Returning to the Mediterranean area, then controlled by Rome, Apollonius was accused of treason against Emperor Domitian. Brought before Caesar, Apollonius declared: "You may imprison my body, but never my soul, and I will add, not my body, either!" In a burst of light, witnessed by Roman courtiers and a stunned Domitian, the captive vanished into thin air.

In esoteric circles, it is believed to this day that Apollonius is the same entity known as the Count of Sainte Germain, who was active in the 1700's and was renown for his great wealth and insight. Sainte Germain and Apollonius had certain powers in common: bilocation (the ability to be in two places at the same time--probably the ability most coveted by 21st century man!), the power of healing the sick and the ability to decipher "the language of birds". Fulcanelli could be merely another guise of this everlasting being.

Even if we do not give credence to such an idea, it could perhaps answer the question as to who or whom is the source for the cryptic messages and codes hidden in works of art and architecture. Furthermore, the years in which St. Germain operated were also those in which a number of scientific developments--some which were never followed through--became apparent. He could have been the catalyst for the Enlightenment, as others have suggested.

Roger Boscovitch, in 1756, circulated a tract on time travel, anti-gravity and bilocation, matters which are still unattainable to modern science. James Price, who was reputedly able to change mercury into gold in less than 15 minutes, lived roughly around the same time. Before he vanished from the 18th century, St. Germain allegedly informed a guest at a dinner party that he had to leave, in order to bring about more inventions that would be useful to humanity in the future: the steam engine and electricity. It would be this "secret society" of inventors and experimenters, then, that
would leave behind symbols and references that could only be understood by a peer or equal.
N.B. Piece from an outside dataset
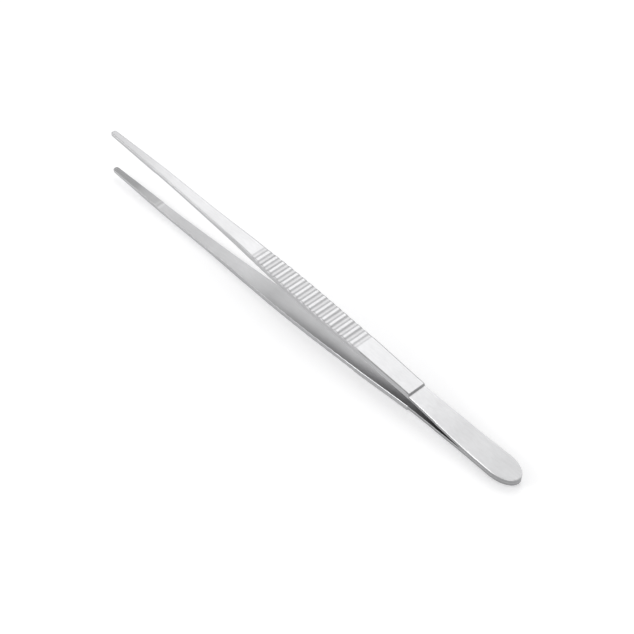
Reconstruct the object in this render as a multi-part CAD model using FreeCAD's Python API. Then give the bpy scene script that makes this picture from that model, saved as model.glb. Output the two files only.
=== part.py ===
import FreeCAD, Part
import math
import os
from FreeCAD import Vector

# Thumb forceps: two sprung steel arms welded together at a rounded butt.
# Sizes are in millimetres. An arm is drawn on the weld plane, x running from the jaw tip to the butt,
# y across the arm and z away from the weld plane. The pair is then laid on the table on its lower grip.

# Stretches of the arm, one after another from the jaw tip to the butt
PAD_LENGTH = 38.0
SHANK_LENGTH = 42.0
SWELL_LENGTH = 26.0
GRIP_RUN_IN = 11.9
RIBS = 15
RIB_PITCH = 5.0
GRIP_RUN_OUT = 4.0
REAR_LAND_LENGTH = 34.5
SPRING_LENGTH = 38.6
WELD_LENGTH = 30.0

# Where the bow starts behind the pad, and where it turns inwards before the last groove
BOW_SETBACK = 12.0
KNEE_SETBACK = 2.9

# Opening between the pads at the tips
TIP_GAP = 25.1

# Half openings of the inner face at the two bends of the bow
BOW_HALF_GAP = 12.3
KNEE_HALF_GAP = 5.75

# Strip thickness at the stations
TIP_THICKNESS = 1.9
JAW_THICKNESS = 2.45
SHANK_THICKNESS = 2.5
GRIP_THICKNESS = 3.4
SPRING_THICKNESS = 2.05

# Full widths of the arm seen from above
TIP_WIDTH = 3.4
PAD_WIDTH = 5.1
SHANK_WIDTH = 6.9
SWELL_WIDTH = 8.5
GRIP_FRONT_WIDTH = 11.4
GRIP_WIDTH = 12.5
REAR_LAND_WIDTH = 11.8
WAIST_WIDTH = 10.7
SPRING_WIDTH = 12.5
BUTT_WIDTH = 14.6
NOSE_RADIUS = 1.3
BUTT_ROUND = 12.5

# Grip ribs: round-bottomed grooves milled straight across
GROOVE_RADIUS = 4.0
GROOVE_DEPTH = 0.35
END_GROOVE_DEPTH = 0.25

# Jaw pad and its cross teeth
TOOTHED_LENGTH = 21.5
PAD_RELIEF = 0.35
TOOTH_PITCH = 1.2
TOOTH_DEPTH = 0.4

# Edge finish
FRONT_BEVEL = 0.5
SPRING_BEVEL = 0.2

# Blend radii where the strip changes direction
BOW_RADIUS = 500.0
KNEE_RADIUS = 800.0
SWELL_RADIUS = 300.0
CROTCH_RADIUS = 200.0

# Stations along the arm, worked out from the stretches
SHANK_END = PAD_LENGTH + SHANK_LENGTH
SWELL_END = SHANK_END + SWELL_LENGTH
FIRST_GROOVE = SWELL_END + GRIP_RUN_IN
LAST_GROOVE = FIRST_GROOVE + RIBS * RIB_PITCH
GRIP_END = LAST_GROOVE + GRIP_RUN_OUT
SHOULDER_X = GRIP_END + REAR_LAND_LENGTH
WELD_FRONT = SHOULDER_X + SPRING_LENGTH
LENGTH = WELD_FRONT + WELD_LENGTH
BOW_X = PAD_LENGTH + BOW_SETBACK
KNEE_X = LAST_GROOVE - KNEE_SETBACK


def inner_height(x):
    """Height above the weld plane of the inner face behind the pad, and of its line carried on to the tip."""
    tip_height = TIP_GAP / 2 + PAD_RELIEF
    if x <= BOW_X:
        return tip_height + (BOW_HALF_GAP - tip_height) * x / BOW_X
    if x <= KNEE_X:
        return BOW_HALF_GAP + (KNEE_HALF_GAP - BOW_HALF_GAP) * (x - BOW_X) / (KNEE_X - BOW_X)
    return KNEE_HALF_GAP * max(0.0, WELD_FRONT - x) / (WELD_FRONT - KNEE_X)


def outer_height(x, thickness):
    return inner_height(x) + thickness


# The outer face runs dead straight under the ribs, from the swell to just behind the last groove
GRIP_FRONT = (SWELL_END, outer_height(SWELL_END, GRIP_THICKNESS))
GRIP_REAR = (GRIP_END, outer_height(GRIP_END, GRIP_THICKNESS))
GRIP_ANGLE = math.atan2(GRIP_FRONT[1] - GRIP_REAR[1], GRIP_REAR[0] - GRIP_FRONT[0])


def blended(corners, radii):
    """Straight runs through x-z corners, joined by tangent arcs of the given radii (0 keeps a sharp corner)."""
    points = [Vector(x, 0, z) for x, z in corners]
    edges = []
    start = points[0]
    for before, corner, after, radius in zip(points, points[1:], points[2:], radii):
        back = (before - corner).normalize()
        ahead = (after - corner).normalize()
        turn = math.pi - back.getAngle(ahead)
        reach = radius * math.tan(turn / 2)
        if reach < 1e-4:
            edges.append(Part.makeLine(start, corner))
            start = corner
            continue
        leave = corner + back * reach
        join = corner + ahead * reach
        middle = corner + (back + ahead).normalize() * (radius / math.cos(turn / 2) - radius)
        edges.append(Part.makeLine(start, leave))
        edges.append(Part.Arc(leave, middle, join).toShape())
        start = join
    edges.append(Part.makeLine(start, points[-1]))
    return edges


def side_outline():
    """The strip from the side: bowed inner face with the raised jaw pad, outer face with its shoulder step."""
    tip_height = TIP_GAP / 2
    pad_height = inner_height(PAD_LENGTH) - PAD_RELIEF
    inner = blended(
        [(0, tip_height),
         (PAD_LENGTH, pad_height),
         (PAD_LENGTH + PAD_RELIEF, inner_height(PAD_LENGTH + PAD_RELIEF)),
         (BOW_X, BOW_HALF_GAP),
         (KNEE_X, KNEE_HALF_GAP),
         (WELD_FRONT, 0),
         (LENGTH, 0)],
        [0, 0, BOW_RADIUS, KNEE_RADIUS, 0])
    outer = blended(
        [(LENGTH, SPRING_THICKNESS),
         (WELD_FRONT, SPRING_THICKNESS),
         (SHOULDER_X, outer_height(SHOULDER_X, SPRING_THICKNESS)),
         (SHOULDER_X, outer_height(SHOULDER_X, GRIP_THICKNESS)),
         GRIP_REAR,
         GRIP_FRONT,
         (SHANK_END, outer_height(SHANK_END, SHANK_THICKNESS)),
         (PAD_LENGTH, outer_height(PAD_LENGTH, JAW_THICKNESS)),
         (0, tip_height + TIP_THICKNESS)],
        [CROTCH_RADIUS, 0, 0, SWELL_RADIUS, SWELL_RADIUS, SWELL_RADIUS, BOW_RADIUS])
    butt = Part.makeLine(Vector(LENGTH, 0, 0), Vector(LENGTH, 0, SPRING_THICKNESS))
    nose = Part.makeLine(Vector(0, 0, tip_height + TIP_THICKNESS), Vector(0, 0, tip_height))
    return Part.Face(Part.Wire(inner + [butt] + outer + [nose]))


def plan_outline():
    """The strip from above: rounded nose, slim shank, swelling grip, waist at the shoulder, rounded butt."""
    widest = LENGTH - BUTT_ROUND
    stations = [
        (NOSE_RADIUS, TIP_WIDTH),
        (PAD_LENGTH, PAD_WIDTH),
        (SHANK_END, SHANK_WIDTH),
        (SWELL_END, SWELL_WIDTH),
        (FIRST_GROOVE + 2.5 * RIB_PITCH, GRIP_FRONT_WIDTH),
        (FIRST_GROOVE + 8.5 * RIB_PITCH, GRIP_WIDTH),
        (GRIP_END + RIB_PITCH, REAR_LAND_WIDTH),
        (SHOULDER_X, WAIST_WIDTH),
        ((SHOULDER_X + WELD_FRONT) / 2, SPRING_WIDTH),
        (widest, BUTT_WIDTH)]
    flank = Part.BSplineCurve()
    flank.interpolate(Points=[Vector(x, width / 2, 0) for x, width in stations],
                      InitialTangent=Vector(1, 0.02, 0), FinalTangent=Vector(1, 0, 0))
    nose_flat = TIP_WIDTH / 2 - NOSE_RADIUS
    bulge = NOSE_RADIUS * math.sqrt(0.5)
    nose_turn = Part.Arc(Vector(0, nose_flat, 0),
                         Vector(NOSE_RADIUS - bulge, nose_flat + bulge, 0),
                         Vector(NOSE_RADIUS, TIP_WIDTH / 2, 0))
    cap = Part.Arc(Part.Ellipse(Vector(widest, 0, 0), BUTT_ROUND, BUTT_WIDTH / 2), -math.pi / 2, math.pi / 2)
    left = [nose_turn.toShape(), flank.toShape()]
    right = [edge.mirror(Vector(0, 0, 0), Vector(0, 1, 0)) for edge in left]
    nose_front = Part.makeLine(Vector(0, -nose_flat, 0), Vector(0, nose_flat, 0))
    loop = Part.__sortEdges__([nose_front, cap.toShape()] + left + right)
    return Part.Face(Part.Wire(loop))


def arm_blank():
    """Side outline pushed across the arm, trimmed to the plan outline."""
    reach = BUTT_WIDTH + GRIP_WIDTH
    side = side_outline()
    side.translate(Vector(0, -reach / 2, 0))
    plan = plan_outline()
    plan.translate(Vector(0, 0, -1))
    blank = side.extrude(Vector(0, reach, 0)).common(plan.extrude(Vector(0, 0, TIP_GAP + 4 * GRIP_THICKNESS)))
    return blank.Solids[0]


def outer_rim(shape, front, rear):
    """The edges where the outer face meets the flanks and the ends, within one stretch of the arm."""
    rim = []
    for edge in shape.Edges:
        box = edge.BoundBox
        middle = edge.valueAt((edge.FirstParameter + edge.LastParameter) / 2)
        inside = box.XMin > front - 0.01 and box.XMax < rear + 0.01
        outside_face = middle.z > inner_height(middle.x) + SPRING_THICKNESS / 2
        across = box.XLength < 0.01 and middle.x > NOSE_RADIUS
        if inside and outside_face and not across:
            rim.append(edge)
    return rim


def bevelled(blank):
    """Outer rims bevelled: broad along the forged front, a fine break round the spring and the butt."""
    shape = blank.makeChamfer(FRONT_BEVEL, outer_rim(blank, 0, SHOULDER_X))
    return shape.makeChamfer(SPRING_BEVEL, outer_rim(shape, SHOULDER_X, LENGTH))


def grip_grooves():
    """A row of cutter passes across the outer face, shallower at both ends of the row."""
    passes = []
    for index in range(RIBS + 1):
        at_end = index in (0, RIBS)
        depth = END_GROOVE_DEPTH if at_end else GROOVE_DEPTH
        x = FIRST_GROOVE + index * RIB_PITCH
        surface = GRIP_FRONT[1] - (x - GRIP_FRONT[0]) * math.tan(GRIP_ANGLE)
        centre = Vector(x, -GRIP_WIDTH, surface + GROOVE_RADIUS - depth)
        passes.append(Part.makeCylinder(GROOVE_RADIUS, 2 * GRIP_WIDTH, centre, Vector(0, 1, 0)))
    return Part.makeCompound(passes)


def pad_teeth(phase):
    """V cuts straight across the pad; the phase sets the two jaws half a pitch apart so that they mesh."""
    fall = (TIP_GAP / 2 - inner_height(PAD_LENGTH) + PAD_RELIEF) / PAD_LENGTH
    count = int(TOOTHED_LENGTH / TOOTH_PITCH)
    cuts = []
    for index in range(count):
        x = (index + 0.75 + phase) * TOOTH_PITCH
        surface = TIP_GAP / 2 - fall * x
        half = TOOTH_PITCH / 2
        corners = [Vector(x - half, -PAD_WIDTH, surface - TOOTH_DEPTH * 0.02),
                   Vector(x, -PAD_WIDTH, surface + TOOTH_DEPTH),
                   Vector(x + half, -PAD_WIDTH, surface - TOOTH_DEPTH * 0.02)]
        section = Part.Face(Part.makePolygon(corners + corners[:1]))
        cuts.append(section.extrude(Vector(0, 2 * PAD_WIDTH, 0)))
    return Part.makeCompound(cuts)


def arm(phase):
    shape = bevelled(arm_blank())
    shape = shape.cut(grip_grooves())
    shape = shape.cut(pad_teeth(phase))
    return shape.Solids[0]


def laid_down(shape):
    """Tip the butt down until the grip ribs of the lower arm lie flat on the table."""
    laid = shape.copy()
    laid.rotate(Vector(0, 0, 0), Vector(0, 1, 0), math.degrees(GRIP_ANGLE))
    grip_line = GRIP_FRONT[1] + GRIP_FRONT[0] * math.tan(GRIP_ANGLE)
    laid.translate(Vector(0, 0, grip_line * math.cos(GRIP_ANGLE)))
    return laid


def main():
    upper = laid_down(arm(0.0))
    lower = laid_down(arm(0.5).mirror(Vector(0, 0, 0), Vector(0, 0, 1)))
    bounds = Part.makeCompound([upper, lower]).optimalBoundingBox(False, False)
    os.makedirs("parts", exist_ok=True)
    for name, shape in (("upper_arm", upper), ("lower_arm", lower)):
        shape.translate(Vector(-bounds.Center.x, 0, 0))
        shape.exportStep("parts/" + name + ".step")


main()
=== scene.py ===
"""Thumb forceps in satin steel: both sprung arms built by Geometry Nodes, on a plain studio stage."""

import math
from types import SimpleNamespace

import bpy
from bpy.props import FloatProperty, FloatVectorProperty, IntProperty, PointerProperty
from mathutils import Matrix, Vector


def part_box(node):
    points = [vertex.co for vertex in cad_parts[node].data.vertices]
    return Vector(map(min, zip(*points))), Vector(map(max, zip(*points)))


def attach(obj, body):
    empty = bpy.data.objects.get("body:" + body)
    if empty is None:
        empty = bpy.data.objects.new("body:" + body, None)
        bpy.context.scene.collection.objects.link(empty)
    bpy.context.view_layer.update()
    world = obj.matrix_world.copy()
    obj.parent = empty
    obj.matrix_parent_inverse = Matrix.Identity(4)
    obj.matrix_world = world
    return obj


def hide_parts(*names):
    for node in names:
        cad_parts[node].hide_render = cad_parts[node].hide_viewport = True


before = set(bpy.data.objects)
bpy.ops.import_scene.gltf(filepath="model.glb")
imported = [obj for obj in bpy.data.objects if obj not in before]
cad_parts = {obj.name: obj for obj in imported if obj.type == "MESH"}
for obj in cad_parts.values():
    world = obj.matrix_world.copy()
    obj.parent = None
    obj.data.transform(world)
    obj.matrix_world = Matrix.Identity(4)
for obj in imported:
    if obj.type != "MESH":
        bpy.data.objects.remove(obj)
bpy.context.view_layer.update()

bl_info = {
    "name": "Thumb forceps",
    "version": (1, 0, 0),
    "blender": (4, 5, 0),
    "location": "3D View > Sidebar > Forceps",
    "description": "Builds the two arms of a pair of long thumb forceps and a studio stage around them",
    "category": "Add Mesh",
}

MM = 0.001
QUARTER_TURN = math.pi / 2

# Points of one section ring: each of its four rounded corners has a point ahead of the round,
# the points of the round itself, and one behind it, which keep the flats next to it flat in shading.
ROUND_STEPS = 3
CORNER_POINTS = ROUND_STEPS + 3
RING_POINTS = 4 * CORNER_POINTS
SUPPORT = 0.06 * MM
WELD_DISTANCE = 0.002 * MM
CREASE_ANGLE = math.radians(40)

# How many section rings each stretch of the arm is cut into; the groove's count is for each groove.
# The rings of the teeth start as many quarter pitches from the tip as there are rings ahead of them.
RINGS = SimpleNamespace(
    nose_front=1, nose_corner=8, behind_nose=1, teeth=66, pad=8, pad_step=1, shank=24, swell=16, run_in=6,
    groove=28, rear_land=20, wall=4, spring=24, weld=10, butt=24)
RINGS_PER_TOOTH = 4
RINGS_AHEAD_OF_TEETH = 5

# Middle of the upper arm's first tooth cut, in pitches from the tip.
FIRST_TOOTH_CUT = 0.75

# Run of the pad's step for each unit of its height, and how fully the outline rounds out to the butt.
PAD_STEP_SLOPE = 1.5
BUTT_FLARE = 1.4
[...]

Lionel Fanthorpe, author of The Secret of Rennes-le-Chateau hints that one of the items whose location could probably be hinted at by the coded symbols are the Emerald Tablets of Hermes Trismegistus, the Egyptian deity Thoth, patron of magic. Possession of said tablets could have aided the medieval alchemists in attaining their goals. History reminds us, however, that the alchemists were merely proto-scientists, and that their life-extending elixir and the Philosophers' Stone were merely the stuff of dreams. Yet, could some alchemists have stumbled upon the secrets, and made use of them? Fanthorpe suggests that these symbols are still in use today, and make sense, naturally, only to the target reader or viewer. He considers the highly elaborate drawing of the Gates of Moria in J.R.R. Tolkien's Fellowship of the Ring to be one such device.

The reader might well feel cheated at this point--we are no closer to solving the mystery of cryptic messages than we were at the outset. Yet we are deluged by such messages, perhaps even more so in our television age, in which these mysterious communications could be broadcast subliminally to the intended receptors, or overtly –as we have seen-- through strange or unusual advertisements. Salvador Freixedo received a personal communication from the sources behind the controversial UMMO documents--a group of extraterrestrials allegedly on Earth, originating from the star Wolf 424, nowadays thought to be a mere disinformation exercise--and told to signal his interest in continuing communication with them by placing a classified ad in his local newspaper. Freixedo went ahead and placed the ad, which contained the "Ummite" word for "man" (OEMII). To avoid hassles from the paper's editor, Freixedo claimed that the unusual word was a brand of radionics machine! If we bear in mind that such messages do exist, perhaps we will find ourselves giving everything, from odd TV commercials to the graffiti on our streets, a second thought.